■ **Written request**
What is needed is an exact copy of the lines from the one containing "Keep writing the" to the one containing "return Vector((x *", both lines included, and no other lines.
───── Input rows ─────
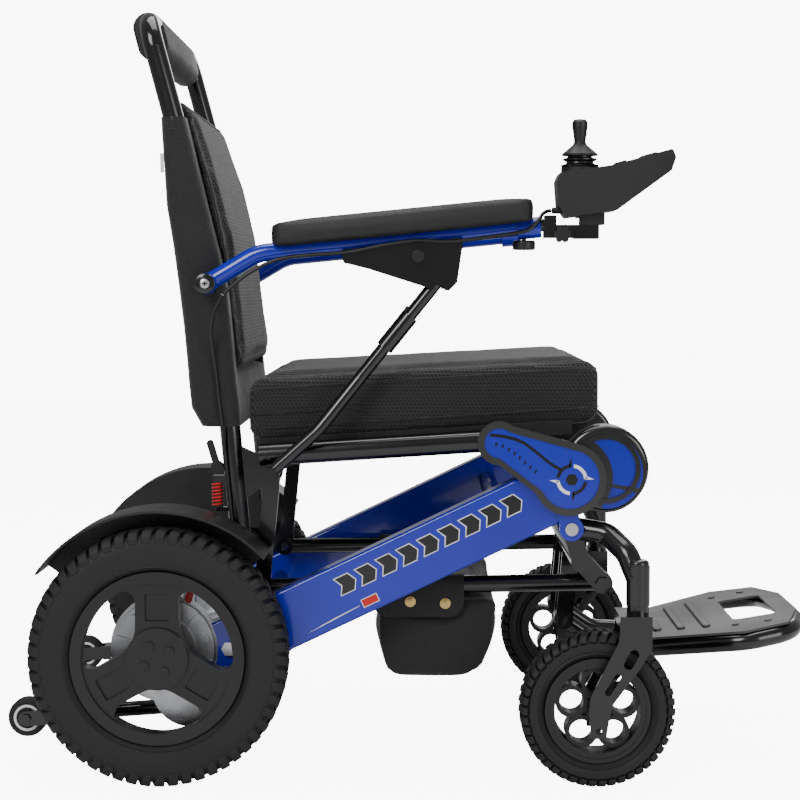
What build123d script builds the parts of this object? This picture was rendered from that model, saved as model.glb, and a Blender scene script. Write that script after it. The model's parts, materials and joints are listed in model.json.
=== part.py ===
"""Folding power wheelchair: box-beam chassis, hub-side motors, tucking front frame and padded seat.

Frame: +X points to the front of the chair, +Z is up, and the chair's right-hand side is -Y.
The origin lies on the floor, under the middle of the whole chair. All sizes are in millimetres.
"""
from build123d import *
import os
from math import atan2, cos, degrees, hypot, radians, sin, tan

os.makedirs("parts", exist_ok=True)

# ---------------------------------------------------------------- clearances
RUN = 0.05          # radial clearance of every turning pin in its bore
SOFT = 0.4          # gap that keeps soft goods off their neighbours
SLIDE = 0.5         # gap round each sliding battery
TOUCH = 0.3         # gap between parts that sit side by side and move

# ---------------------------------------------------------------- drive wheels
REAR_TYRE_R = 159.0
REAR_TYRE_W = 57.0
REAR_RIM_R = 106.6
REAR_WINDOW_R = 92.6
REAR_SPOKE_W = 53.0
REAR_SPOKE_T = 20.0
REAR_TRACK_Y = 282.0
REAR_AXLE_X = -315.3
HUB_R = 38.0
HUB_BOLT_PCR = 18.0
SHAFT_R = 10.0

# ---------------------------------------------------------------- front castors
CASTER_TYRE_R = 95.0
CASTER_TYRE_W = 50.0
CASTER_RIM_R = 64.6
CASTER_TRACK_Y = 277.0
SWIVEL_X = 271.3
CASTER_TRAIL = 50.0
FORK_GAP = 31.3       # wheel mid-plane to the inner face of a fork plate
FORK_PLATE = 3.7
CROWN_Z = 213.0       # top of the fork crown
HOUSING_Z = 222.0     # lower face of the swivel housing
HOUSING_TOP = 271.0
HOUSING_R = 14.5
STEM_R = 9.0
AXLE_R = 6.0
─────
───── Input rows ─────
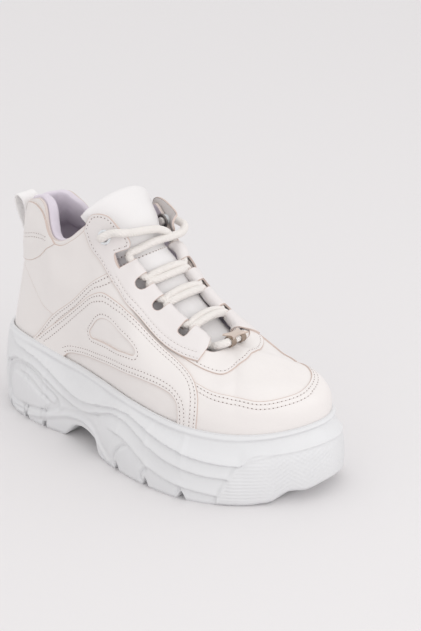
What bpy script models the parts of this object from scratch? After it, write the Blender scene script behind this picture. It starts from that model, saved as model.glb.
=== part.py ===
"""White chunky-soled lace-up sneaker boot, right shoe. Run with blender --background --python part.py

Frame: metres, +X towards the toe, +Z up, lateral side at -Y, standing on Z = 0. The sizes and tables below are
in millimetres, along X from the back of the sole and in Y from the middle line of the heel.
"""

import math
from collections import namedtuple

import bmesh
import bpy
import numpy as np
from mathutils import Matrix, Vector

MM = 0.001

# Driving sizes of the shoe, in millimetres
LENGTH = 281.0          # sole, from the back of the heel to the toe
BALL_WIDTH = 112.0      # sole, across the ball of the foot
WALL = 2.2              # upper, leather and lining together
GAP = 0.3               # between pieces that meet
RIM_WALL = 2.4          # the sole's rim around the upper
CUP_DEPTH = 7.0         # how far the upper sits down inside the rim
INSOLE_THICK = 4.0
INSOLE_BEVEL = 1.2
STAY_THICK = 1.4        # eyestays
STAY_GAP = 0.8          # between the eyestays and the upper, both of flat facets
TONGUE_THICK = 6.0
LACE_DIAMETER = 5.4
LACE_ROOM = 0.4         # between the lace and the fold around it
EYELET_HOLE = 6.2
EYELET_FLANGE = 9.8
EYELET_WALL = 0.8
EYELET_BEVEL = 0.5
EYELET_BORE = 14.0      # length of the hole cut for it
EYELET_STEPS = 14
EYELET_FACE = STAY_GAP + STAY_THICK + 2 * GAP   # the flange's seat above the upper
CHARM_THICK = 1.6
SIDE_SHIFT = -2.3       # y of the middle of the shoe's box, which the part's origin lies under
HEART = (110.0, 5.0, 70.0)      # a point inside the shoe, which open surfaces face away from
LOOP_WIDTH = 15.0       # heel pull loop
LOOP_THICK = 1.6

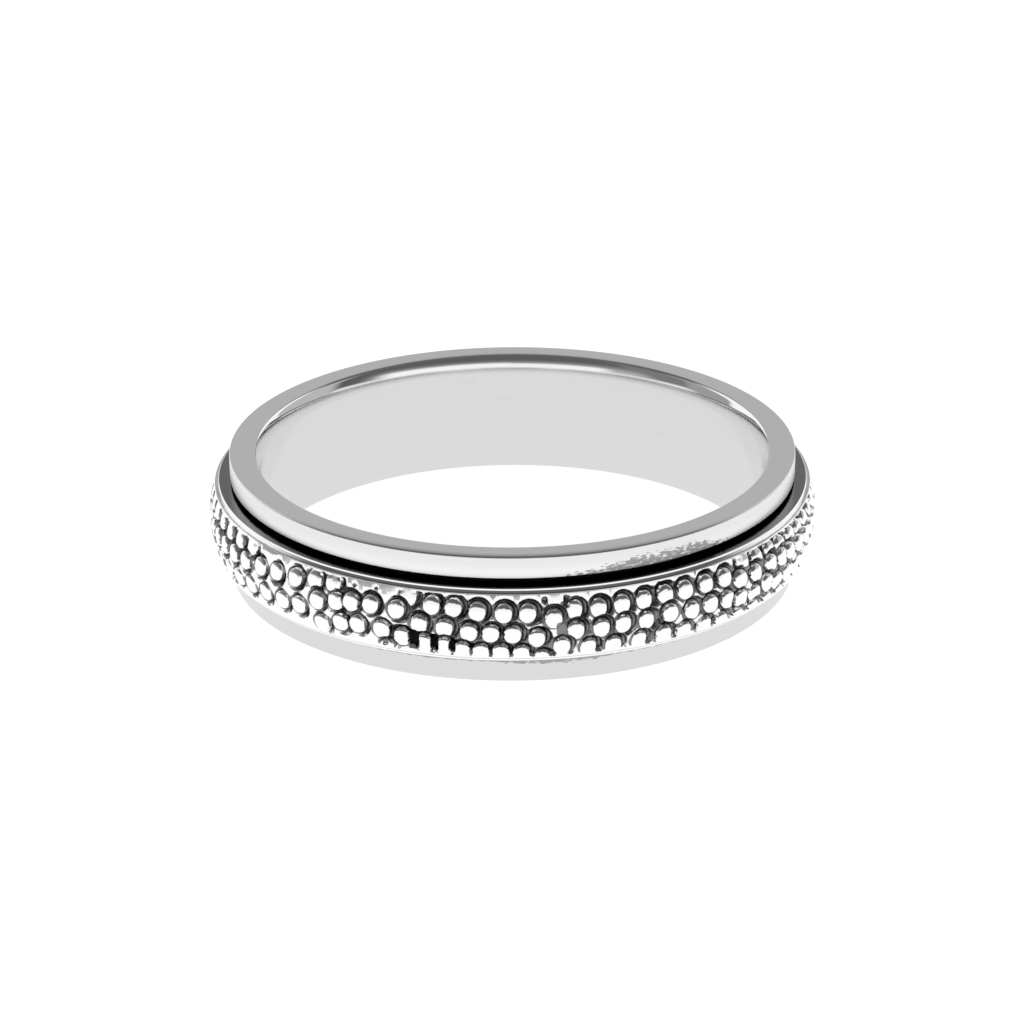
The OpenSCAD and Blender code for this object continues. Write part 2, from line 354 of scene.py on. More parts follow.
─────
───── Input rows ─────
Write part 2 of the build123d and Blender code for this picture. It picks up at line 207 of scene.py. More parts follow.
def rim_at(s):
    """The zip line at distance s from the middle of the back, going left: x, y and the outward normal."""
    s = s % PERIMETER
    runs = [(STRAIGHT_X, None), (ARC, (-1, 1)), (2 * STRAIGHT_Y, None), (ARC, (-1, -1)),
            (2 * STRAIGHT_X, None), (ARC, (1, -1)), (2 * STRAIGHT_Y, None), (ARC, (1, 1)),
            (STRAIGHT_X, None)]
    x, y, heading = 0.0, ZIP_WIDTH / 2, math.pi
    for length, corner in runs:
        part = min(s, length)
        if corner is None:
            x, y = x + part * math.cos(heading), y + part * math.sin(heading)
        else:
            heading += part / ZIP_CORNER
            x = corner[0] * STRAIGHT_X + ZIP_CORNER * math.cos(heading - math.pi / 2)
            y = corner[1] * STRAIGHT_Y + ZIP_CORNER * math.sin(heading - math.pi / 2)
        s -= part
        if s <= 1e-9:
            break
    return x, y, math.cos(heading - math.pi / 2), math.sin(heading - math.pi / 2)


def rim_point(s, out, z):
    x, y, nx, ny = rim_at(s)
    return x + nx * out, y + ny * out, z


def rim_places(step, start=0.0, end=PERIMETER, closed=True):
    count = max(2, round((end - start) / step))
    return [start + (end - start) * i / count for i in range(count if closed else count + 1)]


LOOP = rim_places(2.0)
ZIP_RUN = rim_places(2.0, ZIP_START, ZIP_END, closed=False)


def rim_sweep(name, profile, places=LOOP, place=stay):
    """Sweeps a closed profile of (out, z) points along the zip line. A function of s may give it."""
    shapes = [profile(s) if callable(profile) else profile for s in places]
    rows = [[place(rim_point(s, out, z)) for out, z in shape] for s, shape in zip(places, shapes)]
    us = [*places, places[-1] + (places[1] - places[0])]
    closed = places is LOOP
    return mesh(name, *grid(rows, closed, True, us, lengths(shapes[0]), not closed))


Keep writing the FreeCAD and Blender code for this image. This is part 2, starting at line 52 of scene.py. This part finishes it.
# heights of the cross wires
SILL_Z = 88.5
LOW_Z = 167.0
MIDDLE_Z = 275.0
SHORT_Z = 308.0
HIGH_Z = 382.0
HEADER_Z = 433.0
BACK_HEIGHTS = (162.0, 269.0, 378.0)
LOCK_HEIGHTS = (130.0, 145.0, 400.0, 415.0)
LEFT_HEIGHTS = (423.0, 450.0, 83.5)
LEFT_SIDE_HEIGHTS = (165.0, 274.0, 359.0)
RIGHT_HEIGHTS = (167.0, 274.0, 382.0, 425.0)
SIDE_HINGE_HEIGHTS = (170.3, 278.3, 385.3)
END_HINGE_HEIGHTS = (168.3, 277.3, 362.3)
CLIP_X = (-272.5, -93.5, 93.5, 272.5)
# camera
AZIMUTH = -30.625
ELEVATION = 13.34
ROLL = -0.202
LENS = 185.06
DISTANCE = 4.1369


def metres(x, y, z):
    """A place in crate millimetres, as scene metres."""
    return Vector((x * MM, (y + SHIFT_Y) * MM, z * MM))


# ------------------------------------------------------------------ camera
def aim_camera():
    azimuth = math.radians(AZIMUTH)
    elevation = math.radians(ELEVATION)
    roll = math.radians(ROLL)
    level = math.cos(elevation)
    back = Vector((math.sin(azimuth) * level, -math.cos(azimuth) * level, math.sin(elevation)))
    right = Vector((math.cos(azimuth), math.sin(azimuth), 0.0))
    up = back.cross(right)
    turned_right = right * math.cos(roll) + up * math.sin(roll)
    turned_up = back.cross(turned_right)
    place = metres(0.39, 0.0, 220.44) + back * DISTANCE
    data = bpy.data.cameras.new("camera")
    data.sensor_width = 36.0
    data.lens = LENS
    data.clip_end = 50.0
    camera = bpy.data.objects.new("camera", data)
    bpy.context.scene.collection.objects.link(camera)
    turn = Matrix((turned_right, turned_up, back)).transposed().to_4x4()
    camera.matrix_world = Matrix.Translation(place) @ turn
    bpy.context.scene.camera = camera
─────
■ **Result of the exercise**
Keep writing the FreeCAD and Blender code for this image. This is part 2, starting at line 52 of scene.py. This part finishes it.
# heights of the cross wires
SILL_Z = 88.5
LOW_Z = 167.0
MIDDLE_Z = 275.0
SHORT_Z = 308.0
HIGH_Z = 382.0
HEADER_Z = 433.0
BACK_HEIGHTS = (162.0, 269.0, 378.0)
LOCK_HEIGHTS = (130.0, 145.0, 400.0, 415.0)
LEFT_HEIGHTS = (423.0, 450.0, 83.5)
LEFT_SIDE_HEIGHTS = (165.0, 274.0, 359.0)
RIGHT_HEIGHTS = (167.0, 274.0, 382.0, 425.0)
SIDE_HINGE_HEIGHTS = (170.3, 278.3, 385.3)
END_HINGE_HEIGHTS = (168.3, 277.3, 362.3)
CLIP_X = (-272.5, -93.5, 93.5, 272.5)
# camera
AZIMUTH = -30.625
ELEVATION = 13.34
ROLL = -0.202
LENS = 185.06
DISTANCE = 4.1369


def metres(x, y, z):
    """A place in crate millimetres, as scene metres."""
    return Vector((x * MM, (y + SHIFT_Y) * MM, z * MM))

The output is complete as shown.